Afinal, a letra diz "Olha que coisa mais linda, mais cheia de graça/ É ela, menina, que vem e que passa/ Num doce balanço, caminho do mar" --é uma menina que está sendo cantada por aqueles dois velhos babões, notou? E prossegue, sexista: "Moça do corpo dourado/ Do sol de Ipanema/ O seu balançado é mais que um poema/ É a coisa mais linda que eu já vi passar". E, depois de um falso intermezzo romântico, termina apelando para um quase estupro universal: "Ah, se ela soubesse/ Que quando ela passa/ O mundo inteirinho se enche de graça/ E fica mais lindo/ Por causa do amor". 

É triste, mas é assim que se faz hoje a "leitura" da letra. "Garota de Ipanema" é de 1962. A ipanemense Helô Pinheiro, 19 anos, pode tê-la inspirado, mas a canção sempre se referiu às muitas moças de Ipanema, de antes e depois, que, pelo trabalho, pela coragem e pelo exemplo, ajudaram a tornar a mulher brasileira mais adulta e independente.
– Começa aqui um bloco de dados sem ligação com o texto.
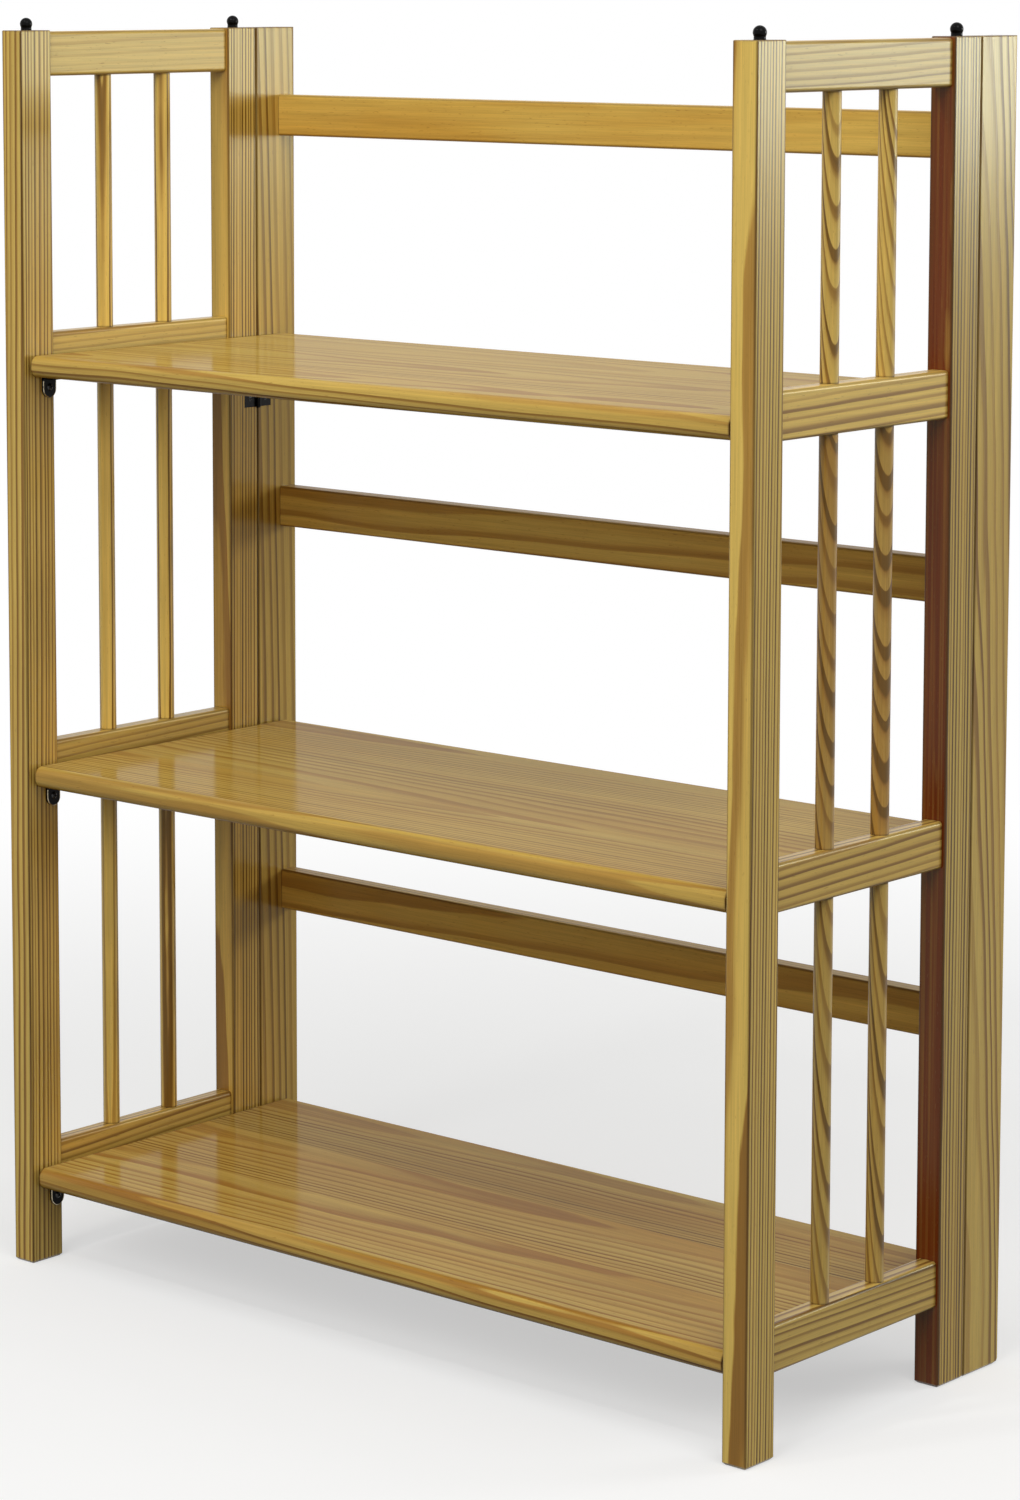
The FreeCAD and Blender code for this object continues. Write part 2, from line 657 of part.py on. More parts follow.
for side in (LEFT, RIGHT):
    back_stile(side)
    front_post(side)
    rear_post(side)
    side_rail(side, "top", "rail_high", False, True)
    side_rail(side, "upper", "rail_low + all_shelves", True, True)
    side_rail(side, "middle", "rail_low + shelf_spacing", True, True)
    side_rail(side, "bottom", "rail_low", True, False)
    spindles(side, "top_bay", "rail_low + all_shelves + rail_height", "top_bay")
    spindles(side, "middle_bay", "rail_low + shelf_spacing + rail_height", "low_bay")
    spindles(side, "bottom_bay", "rail_low + rail_height", "low_bay")
    stacking_pins(side)
    pivot_pins(side)
    hinge_leaves(side, "stile")
    hinge_leaves(side, "post")
    hinge_pins(side)
    shelf_rests(side)
for step, level in enumerate(("bottom", "middle", "top")):
    shelf(level, step)
    back_rail(level, step)

doc.recompute()
os.makedirs("parts", exist_ok=True)
bad = [item.Name for item in doc.Objects if {"Invalid", "Error"} & set(item.State)]
for name, count in solid_counts.items():
    shape = doc.getObject(name).Shape
    if shape.isNull() or not shape.isValid() or len(shape.Solids) != count:
        bad.append("%s has %d solids" % (name, len(shape.Solids)))
if bad:
    raise RuntimeError("not sound: " + ", ".join(bad))
for name in solid_counts:
    doc.getObject(name).Shape.exportStep("parts/%s.step" % name)
print(len(solid_counts), "sub-parts written")
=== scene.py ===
import math
from functools import partial

import bmesh
import bpy
from mathutils import Matrix, Vector


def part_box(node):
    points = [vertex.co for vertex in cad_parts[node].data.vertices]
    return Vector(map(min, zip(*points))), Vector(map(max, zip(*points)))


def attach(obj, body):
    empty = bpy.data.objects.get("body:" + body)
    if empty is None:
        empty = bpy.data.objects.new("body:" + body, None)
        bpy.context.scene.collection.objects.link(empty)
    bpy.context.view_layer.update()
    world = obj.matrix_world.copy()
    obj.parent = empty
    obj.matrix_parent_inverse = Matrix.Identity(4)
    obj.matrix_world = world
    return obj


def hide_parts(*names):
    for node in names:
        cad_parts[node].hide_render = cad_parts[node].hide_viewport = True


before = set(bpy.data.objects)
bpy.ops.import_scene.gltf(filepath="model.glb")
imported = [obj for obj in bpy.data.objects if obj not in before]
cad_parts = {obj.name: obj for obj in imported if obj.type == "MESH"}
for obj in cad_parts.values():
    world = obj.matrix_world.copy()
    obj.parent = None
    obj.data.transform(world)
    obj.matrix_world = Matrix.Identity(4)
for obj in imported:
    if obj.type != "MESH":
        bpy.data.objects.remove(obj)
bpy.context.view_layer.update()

mm = 0.001
black, white = (0, 0, 0, 1), (1, 1, 1, 1)
crisp = math.radians(40)      # edges that turn more than this stay sharp


def linear(code):
    # sRGB hex to linear colour
    parts = [int(code[i:i + 2], 16) / 255 for i in (1, 3, 5)]
    return tuple(p / 12.92 if p <= 0.04045 else ((p + 0.055) / 1.055) ** 2.4 for p in parts) + (1.0,)


def addNode(tree, kind, inputs=(), output=0, **settings):
    # one node with its settings and links; inputs are values or the sockets that feed them, in order or by name
    made = tree.nodes.new(kind)
    for name, value in settings.items():
        setattr(made, name, value)
    for name, value in (inputs.items() if isinstance(inputs, dict) else enumerate(inputs)):
        if isinstance(value, bpy.types.NodeSocket):
            tree.links.new(value, made.inputs[name])
        else:
            made.inputs[name].default_value = value
    return made if output is None else made.outputs[output]


def addObject(name, data):
    made = bpy.data.objects.new(name, data)
    bpy.context.scene.collection.objects.link(made)
    return made


# front right, a little above, with a long lens
camera = {
    "place": (1980.84 * mm, -2301.17 * mm, 977.52 * mm),
    "azimuth": 41.488,        # degrees round from the front towards the right
    "downward": 6.416,        # degrees
    "lens": 101.9,            # mm, on a sensor this wide
    "sensor": 36,
    "shift": (0.0514, -0.2),
}


def makeCamera():
    data = bpy.data.cameras.new("bookcaseCamera")
    data.lens = camera["lens"]
    data.sensor_width = camera["sensor"]
    data.shift_x, data.shift_y = camera["shift"]
    shot = addObject("bookcaseCamera", data)
    shot.location = camera["place"]
    shot.rotation_euler = (math.radians(90 - camera["downward"]), 0, math.radians(camera["azimuth"]))
    bpy.context.scene.camera = shot


# a white room with four soft boxes: one high at the right, a broad one in front, a small one close above the front,
# which puts the bright points on the pins, and a low one behind at the right, which the upper right faces mirror as
# a pale sheen
studio = {
    "walls": 0.17,            # what the white room adds to dull surfaces, from the sides
    "ceiling": 0.52,          # and from above
    "ceilingFrom": 0.7,       # how steep a direction meets the ceiling; 1 is straight up
    "floorColour": "#F4F4F2",
    "floorBounce": "#4E4B47",     # the floor that dull surfaces see: darker, so that undersides stay in shade
    "floorLift": 0.52,        # how far the seen floor is raised to white near the bookcase
    "clearAt": (0.7, 2.0),    # metres from the middle where the floor runs out into plain white
    "floorReach": 40.0,
    "lamps": {
        "keyBox": {"place": (1.9, -0.9, 2.7), "aim": (0.1, 0, 0.7), "size": (1.4, 1.4), "watts": 22},
        "frontBox": {"place": (0.5, -2.5, 1.8), "aim": (0, 0, 0.6), "size": (1.6, 1.6), "watts": 37, "mirrored": False},
        "highBox": {"place": (-0.2, -1.25, 2.2), "aim": (0, 0, 0.7), "size": (0.13, 0.13), "watts": 5},
        "sheenBox": {"place": (2.05, 2.4, 1.06), "aim": (0.35, 0, 0.8), "size": (0.95, 0.65), "watts": 24.5},
    },
}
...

Eis algumas, apenas entre as mais famosas: 

Tonia Carrero, Miriam Etz, Vera Barreto Leite, Danuza Leão, Odette Lara, Marilia Carneiro, Marilia Kranz, Marina Colasanti, Ira Etz, Germana De Lamare, Betty Faria, Maria Lucia Dahl, Duda Cavalcanti, Olga Savary, Martha Alencar, Regina Rosemburgo, Leila Diniz, Zezé Motta, Tania Caldas, Patricia Casé, Scarlet Moon, Lygia Marina, Angela Ro-Ro, Isabel e Jacqueline do vôlei. 

Essas grandes mulheres sempre souberam que a letra, de alguma maneira, lhes dizia respeito. E sempre se orgulharam disso.